The three founding women were working out a Rule of Life for their little community. A shiny new parish priest Auguste le Pailleur arrived in their village. He became spiritual director to the other two women. When the Rule of Life, which was partly a Constitution, was put into action, there was an election for Superior. Jeanne Jugan was elected without question. She was in everyone’s mind the one who had started this work.

Father le Pailleur used his authority as parish priest and deposed her, and put Marie, one of the other women, in her place. He then had himself declared as sole Founder of the Order.

The Sisters acquired a large property for their motherhouse where they could train the large number of young women coming to join. The property was called La Tour. Le Pailleur decreed that Jeanne would no longer go about begging for the order, but would live at La Tour-St Joseph among the postulants and novices, with no rank or recognition. Jeanne stayed there until her death 27 years later.

When they had completed their Chapel, the Bishop came and they had a large celebration. After the Mass, the Bishop sat with all the Sisters around him in a large circle. He spoke. Then Father Le Pailleur spoke. He talked about their beginnings. He mentioned all the founding Sisters by name, one by one, all except Jeanne. It was as if she wasn’t there, and had never been there.

Only once in that 27 years was there any official recognition of her presence. The Sisters had been given the chance to earn rent from one of their properties. A rich benefactor had warned them that they really needed to make up their mind about this because their identity depended on it. The Sisters were divided. Some argued that the rents were God’s way of making sure they were provided for. Others believed that if they came to rely on rents they would forget that they were dependent every day on God.

Someone remembered Jeanne Jugan in the novice house. They called her to the meeting, even though she wasn’t formally part of the council; she hadn’t even formally been professed as a full member of her own Order. They gave Jeanne the casting vote, and her signature appears on that one document. Significantly Father le Pailleur’s signature is not on that document.

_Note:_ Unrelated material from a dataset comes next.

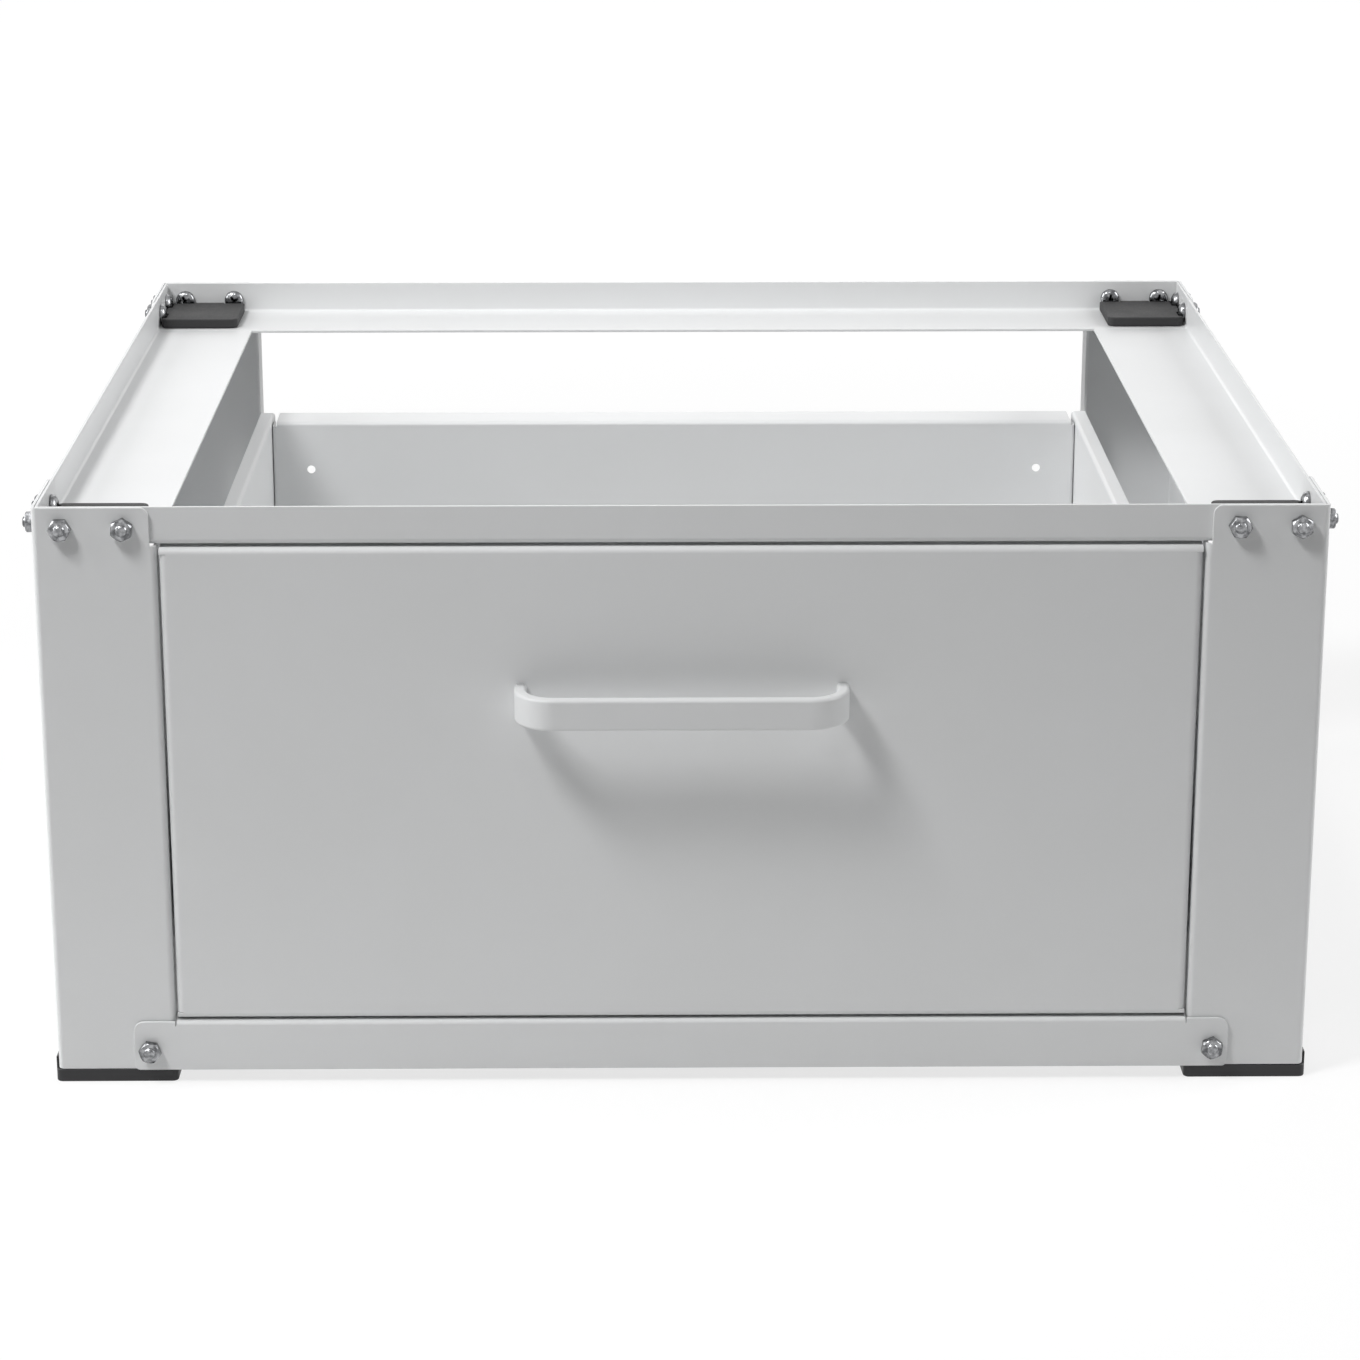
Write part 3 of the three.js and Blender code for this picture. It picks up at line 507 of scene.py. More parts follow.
bolt_inset = 14 * mm
bolt_pitch = 30 * mm
bolt_insets = {"outer": bolt_inset, "inner": bolt_inset + bolt_pitch}
bolt_hole = 3.3 * mm
tie_overlap = 21 * mm
tie_bolt_inset = 8 * mm
tie_bolt_rise = 10.5 * mm
low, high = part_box("tray_bolt_front_left_outer_end")
bolt_rise = (low.z + high.z) / 2
tie_bolt_x = opening_half + tie_overlap - tie_bolt_inset
rivet_inset = 17.5 * mm
rivet_hole = 2.3 * mm
slide_low, slide_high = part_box("slide_outer_left")
slide_rise = (slide_low.z + slide_high.z) / 2
carrier_rivet_rise = 27.5 * mm


def from_side(side, inset):
    """The x of a place so far in from the posts' outer faces."""
    return side * (outer_side - inset)


def from_end(end, inset):
    """The y of a place so far in from the posts' front or back faces."""
    return middle_y + end * (outer_end - inset)


def outer_and_inner(low, high, way):
    """The ends of a box along one axis, the one further from the pedestal's middle first."""
    return (high, low) if way > 0 else (low, high)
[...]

Then Jeanne returned to the novice house. Those who remembered Jeanne afterwards remember an old tall peasant women with piercing blue eyes. They remember how joyful she was. They remembered how she joined in their work and their recreation. They remembered the advice she gave them about being ‘little’: if they were going to be of real help to the old people in their care, they had to be genuinely little with the little people, not be ladies condescending to do good.

In her forced retirement, being pushed away into the ranks of the least important members of the Order, Jeanne discovered how to put on the whole armour of God. She refused to be bitter, as most of us would be tempted to. Instead, she went into that silence, that withdrawal, to find God, to find joy. Then, with a twinkle in her eye, she discovered she was actually in a position to pass on her values to every new member of the Order as they came through the Novice house.

She died on St Joseph’s Day 1879, which was also Father le Pailleur’s feast day, so there was no announcement of her death. The next day, Father le Pailleur sent out a circular letter to all the houses of the Little Sisters of the Poor, thanking them for their good wishes and congratulations on his feast day. There was no mention of the death of the Founder of the Order.

The story does end well. The villain of the piece, Auguste le Pailleur, was eventually removed from his position as Superior and sent to a convent in Rome for the rest of his days. One wonders whether he found the same joy in his forced confinement as Jeanne had in hers.

Jeanne was recognised by 1902 as the Founder and first Sister of the Order. She was beatified by Pope John Paul II in 1982 and Pope Benedict made her a Saint in 2009.

You and I are unlikely to be beatified and canonised. We are the wrong denomination, for a start. But Jeanne Jugan reminds us to use the whole armour of God not as a defence against the world, but as a way of turning the world’s attacks into new opportunities for being close to God.